— START OF RECORDED INFORMATION —

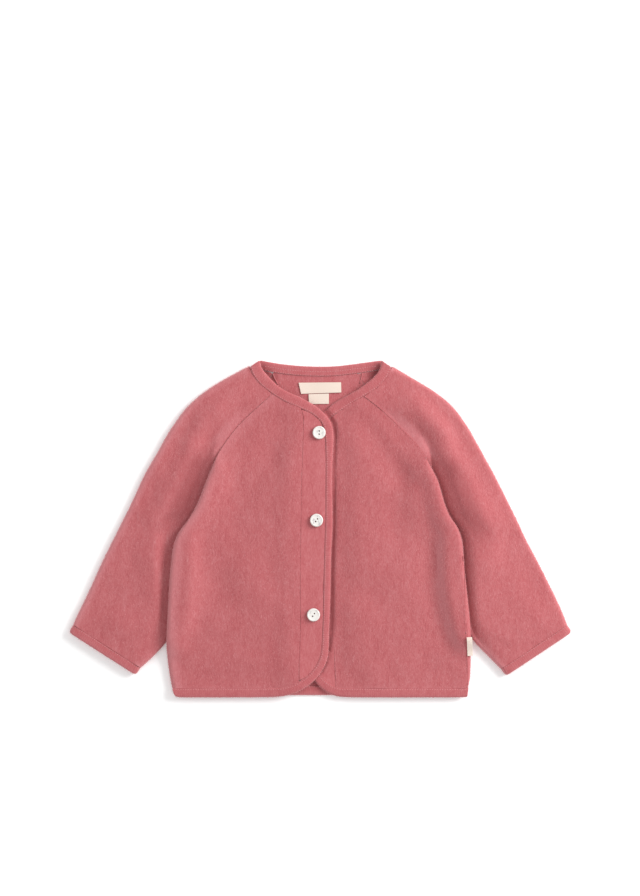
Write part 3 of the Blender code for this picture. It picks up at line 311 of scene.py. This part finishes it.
# Where the edge of the overlap presses a groove into the cloth under it. Columns: Y, X, depth, in millimetres.
OVERLAP_EDGE = [
    (-150.0, -7.6, 0.0), (-142.0, -1.2, 2.2), (-129.0, 4.0, 3.0), (-116.0, 7.4, 3.4), (-104.0, 9.4, 3.6),
    (-96.0, 10.2, 3.4), (-80.0, 10.6, 2.6), (-50.0, 10.6, 2.6), (-20.0, 11.6, 2.6), (0.0, 12.6, 2.4),
    (20.0, 12.6, 2.1), (40.0, 12.6, 1.3), (60.0, 12.4, 1.2), (84.0, 13.4, 1.3), (92.0, 14.8, 1.9),
    (100.0, 13.8, 2.5), (106.0, 12.4, 2.6), (112.0, 8.8, 2.5), (118.0, 4.4, 2.4), (125.0, -0.6, 0.0),
]
GROOVE_WIDTH = 0.0028
GROOVE_SHADE_WIDTH = 0.0017


def press_groove(piece):
    """Presses the groove of the overlap into a piece that lies under it, and paints shade along its foot."""
    spots, _ = laid_points(piece)
    line = np.array(OVERLAP_EDGE) * MM
    middle = np.interp(spots[:, 1], line[:, 0], line[:, 1])
    deep = np.interp(spots[:, 1], line[:, 0], line[:, 2])
    across = spots[:, 0] - middle
    spots[:, 2] -= deep * np.exp(-((across / GROOVE_WIDTH) ** 2)) * (spots[:, 2] > LYING_ON_TABLE)
    lay(piece, spots)
    # Painted shade at the foot of the groove, where the overlap's edge casts its shadow.
    pressed = np.clip((deep - 0.0009) / 0.0017, 0.0, 1.0)
    paint_shade_and_light(piece, -0.5 * pressed * np.exp(-((across / GROOVE_SHADE_WIDTH) ** 2)))


for side, name in ((-1, "right"), (1, "left")):
    front = cut_piece(f"front_{name}_cloth", f"front_{name}")
    slacken(front, 0.0006, 0.038, 6.0 + side)
    if name == "right":
        # The side of the right front, where it rolls on to the sleeve, is painted paler: a painted highlight, weaker
        # above Y 30 mm.
        out, along = beside_body(front, name)
        paint_shade_and_light(front, 0.30 * np.interp(out, (-13.0, -5.0), (0.0, 1.0)) * np.interp(along, (30.0, 60.0), (1.0, 0.55)))
    else:
        press_groove(front)
    dressed(front, body_fleece, "fleece", f"front_{name}")

# ---------------------------------------------------------------------------------------------------------------------
# Button strips. A strip of the same cloth runs from the neck to the hem on each front, sewn on between the panel and
# the binding. It carries the buttons and their holes, and its pile is pressed flat.

strip_fleece = brushed_fleece("pressed_fleece", 0.0, 0.05, 0.45)
for name in ("right", "left"):
    strip = cut_piece(f"strip_{name}_cloth", f"placket_{name}", 0.7)
    slacken(strip, 0.0003, 0.030, 9.0)
    if name == "left":
        press_groove(strip)
    dressed(strip, strip_fleece, "fleece_strip", f"placket_{name}")

# ---------------------------------------------------------------------------------------------------------------------
# Bindings. A strip of the cloth, folded over each raw edge and sewn through: round both fronts and the neck, along the
# back hem, and round the cuffs. It lies closer and smoother than the panels.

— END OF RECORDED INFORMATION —

◆ REQUEST:
Each line of the listing should be copied exactly.

◆ FINAL RESULT:
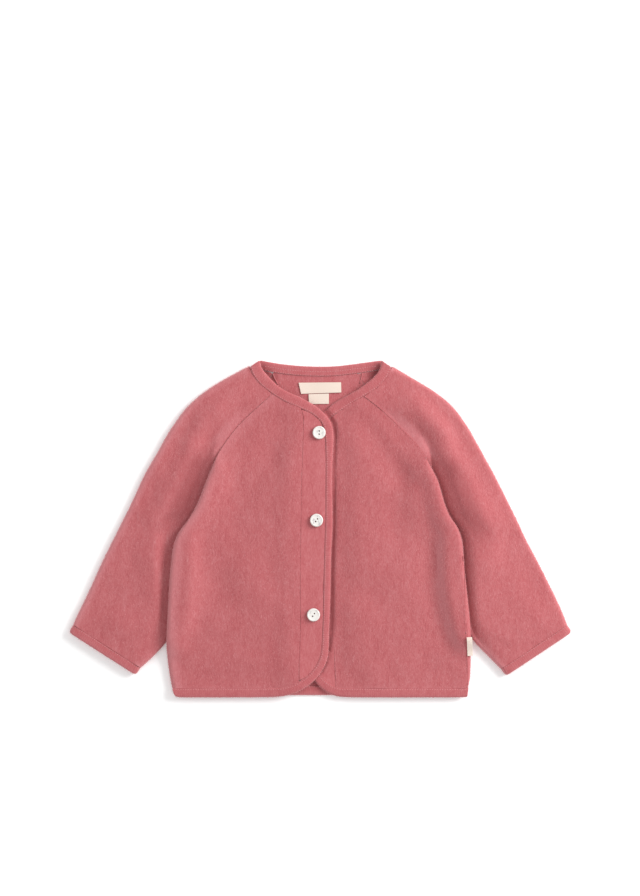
Write part 3 of the Blender code for this picture. It picks up at line 311 of scene.py. This part finishes it.
# Where the edge of the overlap presses a groove into the cloth under it. Columns: Y, X, depth, in millimetres.
OVERLAP_EDGE = [
    (-150.0, -7.6, 0.0), (-142.0, -1.2, 2.2), (-129.0, 4.0, 3.0), (-116.0, 7.4, 3.4), (-104.0, 9.4, 3.6),
    (-96.0, 10.2, 3.4), (-80.0, 10.6, 2.6), (-50.0, 10.6, 2.6), (-20.0, 11.6, 2.6), (0.0, 12.6, 2.4),
    (20.0, 12.6, 2.1), (40.0, 12.6, 1.3), (60.0, 12.4, 1.2), (84.0, 13.4, 1.3), (92.0, 14.8, 1.9),
    (100.0, 13.8, 2.5), (106.0, 12.4, 2.6), (112.0, 8.8, 2.5), (118.0, 4.4, 2.4), (125.0, -0.6, 0.0),
]
GROOVE_WIDTH = 0.0028
GROOVE_SHADE_WIDTH = 0.0017


def press_groove(piece):
    """Presses the groove of the overlap into a piece that lies under it, and paints shade along its foot."""
    spots, _ = laid_points(piece)
    line = np.array(OVERLAP_EDGE) * MM
    middle = np.interp(spots[:, 1], line[:, 0], line[:, 1])
    deep = np.interp(spots[:, 1], line[:, 0], line[:, 2])
    across = spots[:, 0] - middle
    spots[:, 2] -= deep * np.exp(-((across / GROOVE_WIDTH) ** 2)) * (spots[:, 2] > LYING_ON_TABLE)
    lay(piece, spots)
    # Painted shade at the foot of the groove, where the overlap's edge casts its shadow.
    pressed = np.clip((deep - 0.0009) / 0.0017, 0.0, 1.0)
    paint_shade_and_light(piece, -0.5 * pressed * np.exp(-((across / GROOVE_SHADE_WIDTH) ** 2)))


for side, name in ((-1, "right"), (1, "left")):
    front = cut_piece(f"front_{name}_cloth", f"front_{name}")
    slacken(front, 0.0006, 0.038, 6.0 + side)
    if name == "right":
        # The side of the right front, where it rolls on to the sleeve, is painted paler: a painted highlight, weaker
        # above Y 30 mm.
        out, along = beside_body(front, name)
        paint_shade_and_light(front, 0.30 * np.interp(out, (-13.0, -5.0), (0.0, 1.0)) * np.interp(along, (30.0, 60.0), (1.0, 0.55)))
    else:
        press_groove(front)
    dressed(front, body_fleece, "fleece", f"front_{name}")

# ---------------------------------------------------------------------------------------------------------------------
# Button strips. A strip of the same cloth runs from the neck to the hem on each front, sewn on between the panel and
# the binding. It carries the buttons and their holes, and its pile is pressed flat.

strip_fleece = brushed_fleece("pressed_fleece", 0.0, 0.05, 0.45)
for name in ("right", "left"):
    strip = cut_piece(f"strip_{name}_cloth", f"placket_{name}", 0.7)
    slacken(strip, 0.0003, 0.030, 9.0)
    if name == "left":
        press_groove(strip)
    dressed(strip, strip_fleece, "fleece_strip", f"placket_{name}")

# ---------------------------------------------------------------------------------------------------------------------
# Bindings. A strip of the cloth, folded over each raw edge and sewn through: round both fronts and the neck, along the
# back hem, and round the cuffs. It lies closer and smoother than the panels.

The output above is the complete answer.